BEGIN Material provided

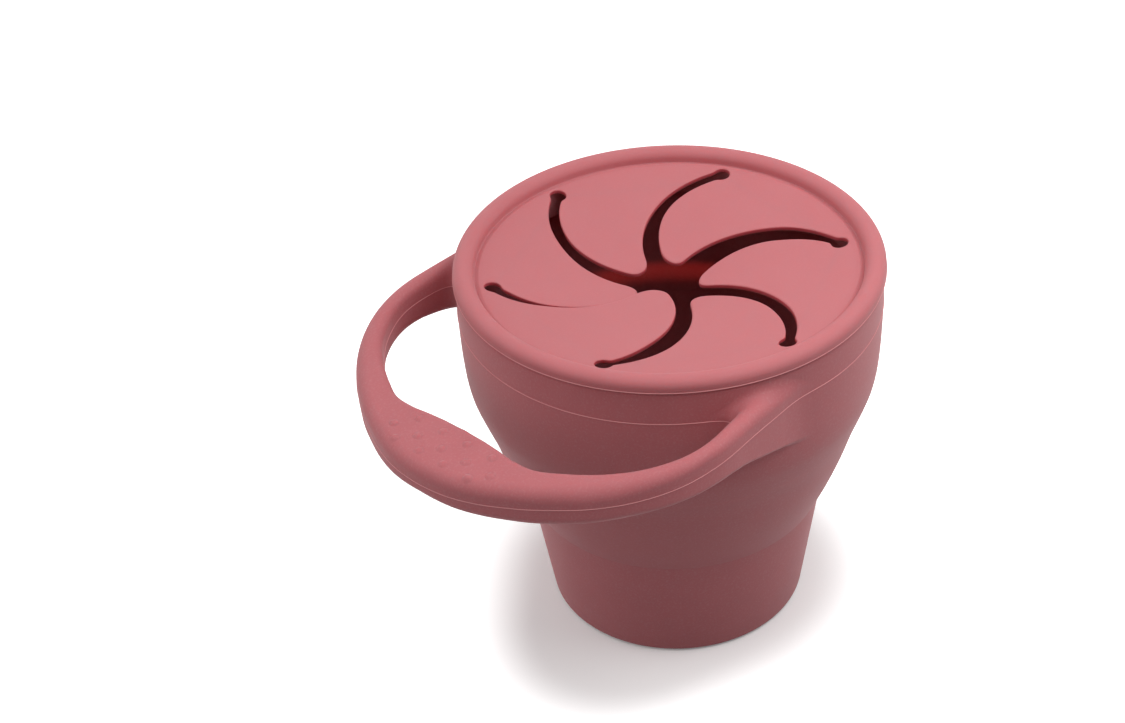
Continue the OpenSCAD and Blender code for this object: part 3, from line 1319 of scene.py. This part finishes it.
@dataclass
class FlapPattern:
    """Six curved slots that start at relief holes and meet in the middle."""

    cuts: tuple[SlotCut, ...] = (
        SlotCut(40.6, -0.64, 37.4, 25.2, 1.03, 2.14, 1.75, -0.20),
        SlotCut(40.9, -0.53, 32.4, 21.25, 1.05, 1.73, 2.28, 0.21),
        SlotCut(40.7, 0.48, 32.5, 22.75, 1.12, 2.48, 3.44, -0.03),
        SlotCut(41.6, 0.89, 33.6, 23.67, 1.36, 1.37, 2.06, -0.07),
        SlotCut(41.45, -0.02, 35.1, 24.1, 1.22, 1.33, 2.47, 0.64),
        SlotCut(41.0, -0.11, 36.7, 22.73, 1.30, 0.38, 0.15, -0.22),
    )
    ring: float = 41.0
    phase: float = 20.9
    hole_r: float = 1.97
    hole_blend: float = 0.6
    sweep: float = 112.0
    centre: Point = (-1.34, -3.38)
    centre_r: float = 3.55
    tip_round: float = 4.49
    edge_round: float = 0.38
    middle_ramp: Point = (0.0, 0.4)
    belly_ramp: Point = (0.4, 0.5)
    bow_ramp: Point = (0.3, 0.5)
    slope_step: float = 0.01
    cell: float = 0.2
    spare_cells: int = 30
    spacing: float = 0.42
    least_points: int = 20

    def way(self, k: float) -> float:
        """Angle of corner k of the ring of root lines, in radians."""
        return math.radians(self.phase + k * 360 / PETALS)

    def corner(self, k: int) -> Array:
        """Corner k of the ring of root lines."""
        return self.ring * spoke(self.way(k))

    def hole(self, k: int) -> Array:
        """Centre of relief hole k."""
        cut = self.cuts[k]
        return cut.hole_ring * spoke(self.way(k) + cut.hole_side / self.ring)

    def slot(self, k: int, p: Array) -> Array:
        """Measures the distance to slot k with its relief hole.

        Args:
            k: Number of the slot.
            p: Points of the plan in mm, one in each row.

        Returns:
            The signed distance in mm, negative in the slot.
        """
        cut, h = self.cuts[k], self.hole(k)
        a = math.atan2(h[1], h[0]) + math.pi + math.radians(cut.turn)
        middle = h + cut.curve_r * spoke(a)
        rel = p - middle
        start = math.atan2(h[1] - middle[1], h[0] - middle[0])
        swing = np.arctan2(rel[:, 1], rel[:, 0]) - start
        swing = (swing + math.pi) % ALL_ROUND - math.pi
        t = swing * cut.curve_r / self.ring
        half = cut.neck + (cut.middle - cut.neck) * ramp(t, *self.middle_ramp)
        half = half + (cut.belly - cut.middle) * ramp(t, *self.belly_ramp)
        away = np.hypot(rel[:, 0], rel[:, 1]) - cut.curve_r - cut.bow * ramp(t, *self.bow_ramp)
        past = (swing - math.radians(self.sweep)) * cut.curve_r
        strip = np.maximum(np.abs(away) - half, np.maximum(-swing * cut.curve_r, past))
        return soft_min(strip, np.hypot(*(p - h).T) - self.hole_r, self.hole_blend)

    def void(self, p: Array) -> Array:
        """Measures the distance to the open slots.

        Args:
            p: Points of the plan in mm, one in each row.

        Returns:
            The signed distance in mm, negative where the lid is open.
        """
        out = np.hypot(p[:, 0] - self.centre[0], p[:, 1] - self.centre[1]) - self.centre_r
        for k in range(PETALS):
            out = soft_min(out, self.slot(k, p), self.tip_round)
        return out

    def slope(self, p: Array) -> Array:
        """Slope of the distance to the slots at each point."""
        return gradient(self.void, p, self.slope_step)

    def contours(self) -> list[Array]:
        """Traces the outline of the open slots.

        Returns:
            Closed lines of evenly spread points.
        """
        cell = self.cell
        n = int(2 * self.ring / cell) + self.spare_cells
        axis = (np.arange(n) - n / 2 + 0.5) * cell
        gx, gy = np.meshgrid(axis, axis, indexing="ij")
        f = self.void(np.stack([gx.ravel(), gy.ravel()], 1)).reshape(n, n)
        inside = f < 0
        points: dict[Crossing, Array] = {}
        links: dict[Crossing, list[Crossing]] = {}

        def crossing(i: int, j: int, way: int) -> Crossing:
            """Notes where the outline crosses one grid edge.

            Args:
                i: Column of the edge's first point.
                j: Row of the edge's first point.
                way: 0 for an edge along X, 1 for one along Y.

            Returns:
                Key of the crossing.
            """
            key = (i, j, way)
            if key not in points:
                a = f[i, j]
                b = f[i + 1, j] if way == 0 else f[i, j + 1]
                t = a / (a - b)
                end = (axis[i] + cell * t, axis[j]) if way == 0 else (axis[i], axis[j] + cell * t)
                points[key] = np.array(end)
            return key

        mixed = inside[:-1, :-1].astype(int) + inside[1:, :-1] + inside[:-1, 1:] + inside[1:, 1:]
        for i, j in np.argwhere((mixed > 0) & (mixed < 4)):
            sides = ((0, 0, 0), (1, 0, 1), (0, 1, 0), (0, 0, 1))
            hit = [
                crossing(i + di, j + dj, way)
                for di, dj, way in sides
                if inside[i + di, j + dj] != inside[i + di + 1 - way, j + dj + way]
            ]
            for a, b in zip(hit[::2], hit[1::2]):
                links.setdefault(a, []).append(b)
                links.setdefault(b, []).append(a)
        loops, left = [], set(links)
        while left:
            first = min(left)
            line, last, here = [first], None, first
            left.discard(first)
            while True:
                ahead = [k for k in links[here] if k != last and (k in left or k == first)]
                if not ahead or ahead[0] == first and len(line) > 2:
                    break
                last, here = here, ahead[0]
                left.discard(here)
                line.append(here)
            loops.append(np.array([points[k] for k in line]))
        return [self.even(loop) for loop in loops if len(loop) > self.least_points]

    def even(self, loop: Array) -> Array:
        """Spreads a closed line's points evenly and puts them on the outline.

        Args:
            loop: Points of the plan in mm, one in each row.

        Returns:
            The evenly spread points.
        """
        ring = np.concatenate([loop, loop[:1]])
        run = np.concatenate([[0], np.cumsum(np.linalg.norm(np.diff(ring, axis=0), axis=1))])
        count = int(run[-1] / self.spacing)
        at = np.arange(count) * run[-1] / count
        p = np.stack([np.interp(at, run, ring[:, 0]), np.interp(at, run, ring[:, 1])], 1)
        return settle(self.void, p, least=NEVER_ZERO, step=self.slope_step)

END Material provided
BEGIN Material provided

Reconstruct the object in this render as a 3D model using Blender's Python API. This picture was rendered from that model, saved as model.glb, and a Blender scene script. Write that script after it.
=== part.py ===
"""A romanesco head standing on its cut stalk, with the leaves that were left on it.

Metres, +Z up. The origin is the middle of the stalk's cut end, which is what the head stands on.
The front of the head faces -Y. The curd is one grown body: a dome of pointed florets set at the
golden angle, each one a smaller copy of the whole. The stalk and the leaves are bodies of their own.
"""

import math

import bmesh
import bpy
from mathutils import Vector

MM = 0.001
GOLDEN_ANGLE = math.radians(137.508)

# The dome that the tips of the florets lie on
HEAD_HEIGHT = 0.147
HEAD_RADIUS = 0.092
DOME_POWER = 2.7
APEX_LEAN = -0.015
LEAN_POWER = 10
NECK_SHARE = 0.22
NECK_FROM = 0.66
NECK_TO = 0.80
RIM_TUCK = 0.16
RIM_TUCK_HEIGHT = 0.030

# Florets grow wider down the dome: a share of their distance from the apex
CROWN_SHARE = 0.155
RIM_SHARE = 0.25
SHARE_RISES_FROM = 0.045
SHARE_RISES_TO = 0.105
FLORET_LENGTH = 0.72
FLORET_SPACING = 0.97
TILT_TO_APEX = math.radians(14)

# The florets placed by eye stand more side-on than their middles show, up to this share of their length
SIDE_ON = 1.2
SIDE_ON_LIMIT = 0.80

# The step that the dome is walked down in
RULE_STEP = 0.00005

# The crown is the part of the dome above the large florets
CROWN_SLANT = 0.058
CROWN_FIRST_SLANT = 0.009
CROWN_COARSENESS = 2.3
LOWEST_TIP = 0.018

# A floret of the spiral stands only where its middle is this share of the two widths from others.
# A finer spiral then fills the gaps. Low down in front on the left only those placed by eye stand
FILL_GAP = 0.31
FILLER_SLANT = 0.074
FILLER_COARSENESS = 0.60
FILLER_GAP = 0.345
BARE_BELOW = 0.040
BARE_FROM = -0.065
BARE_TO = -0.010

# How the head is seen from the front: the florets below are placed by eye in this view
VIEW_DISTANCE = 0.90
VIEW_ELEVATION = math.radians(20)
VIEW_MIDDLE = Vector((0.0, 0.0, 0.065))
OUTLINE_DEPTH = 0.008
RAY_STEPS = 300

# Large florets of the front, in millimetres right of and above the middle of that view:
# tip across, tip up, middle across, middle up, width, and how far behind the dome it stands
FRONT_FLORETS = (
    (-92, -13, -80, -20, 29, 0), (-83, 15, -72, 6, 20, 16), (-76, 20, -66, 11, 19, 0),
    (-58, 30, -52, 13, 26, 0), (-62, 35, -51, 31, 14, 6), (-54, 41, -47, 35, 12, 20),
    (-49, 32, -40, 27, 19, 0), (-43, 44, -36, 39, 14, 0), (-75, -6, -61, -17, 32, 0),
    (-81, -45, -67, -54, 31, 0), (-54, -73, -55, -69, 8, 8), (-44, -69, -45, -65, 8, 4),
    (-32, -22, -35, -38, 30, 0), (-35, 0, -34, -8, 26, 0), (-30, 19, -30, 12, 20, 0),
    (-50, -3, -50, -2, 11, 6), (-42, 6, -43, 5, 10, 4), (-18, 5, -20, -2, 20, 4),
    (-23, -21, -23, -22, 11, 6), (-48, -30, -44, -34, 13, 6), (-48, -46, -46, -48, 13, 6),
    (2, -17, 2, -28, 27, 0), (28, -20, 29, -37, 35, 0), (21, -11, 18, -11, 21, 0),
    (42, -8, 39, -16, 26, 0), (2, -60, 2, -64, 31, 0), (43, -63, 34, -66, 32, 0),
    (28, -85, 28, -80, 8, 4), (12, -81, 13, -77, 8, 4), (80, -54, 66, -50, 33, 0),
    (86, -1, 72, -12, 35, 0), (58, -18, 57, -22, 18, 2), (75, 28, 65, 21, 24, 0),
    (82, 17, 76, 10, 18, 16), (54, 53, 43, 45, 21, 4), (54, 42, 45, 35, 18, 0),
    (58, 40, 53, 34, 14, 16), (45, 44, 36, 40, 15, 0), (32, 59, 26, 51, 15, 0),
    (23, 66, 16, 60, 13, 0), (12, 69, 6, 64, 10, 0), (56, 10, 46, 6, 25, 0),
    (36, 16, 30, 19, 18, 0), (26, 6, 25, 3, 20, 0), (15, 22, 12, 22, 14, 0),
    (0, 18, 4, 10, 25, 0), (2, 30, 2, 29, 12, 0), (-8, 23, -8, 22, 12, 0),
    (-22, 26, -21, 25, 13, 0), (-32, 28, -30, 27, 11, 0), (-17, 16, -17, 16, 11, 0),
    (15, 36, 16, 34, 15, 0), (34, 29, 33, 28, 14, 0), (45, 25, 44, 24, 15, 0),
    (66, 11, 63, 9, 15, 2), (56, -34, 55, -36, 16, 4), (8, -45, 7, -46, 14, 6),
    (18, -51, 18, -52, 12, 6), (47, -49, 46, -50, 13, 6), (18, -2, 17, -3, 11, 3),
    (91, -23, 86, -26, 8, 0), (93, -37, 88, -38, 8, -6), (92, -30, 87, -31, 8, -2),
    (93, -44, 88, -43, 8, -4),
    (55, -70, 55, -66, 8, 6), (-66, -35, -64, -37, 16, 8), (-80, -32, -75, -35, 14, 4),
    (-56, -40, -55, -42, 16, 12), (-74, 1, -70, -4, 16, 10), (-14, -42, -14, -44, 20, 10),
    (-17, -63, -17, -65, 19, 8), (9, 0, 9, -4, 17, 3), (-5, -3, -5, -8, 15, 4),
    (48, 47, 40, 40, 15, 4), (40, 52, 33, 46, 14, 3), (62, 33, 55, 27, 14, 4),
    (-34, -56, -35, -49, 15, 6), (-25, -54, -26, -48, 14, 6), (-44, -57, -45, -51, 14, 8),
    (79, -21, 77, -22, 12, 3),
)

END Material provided

• Work instructions
Above are the lines; repeat exactly the ones from the line containing "Continue the OpenSCAD" down to the line containing "curved slots that", both inclusive.

• Answer to this exercise
Continue the OpenSCAD and Blender code for this object: part 3, from line 1319 of scene.py. This part finishes it.
@dataclass
class FlapPattern:
    """Six curved slots that start at relief holes and meet in the middle."""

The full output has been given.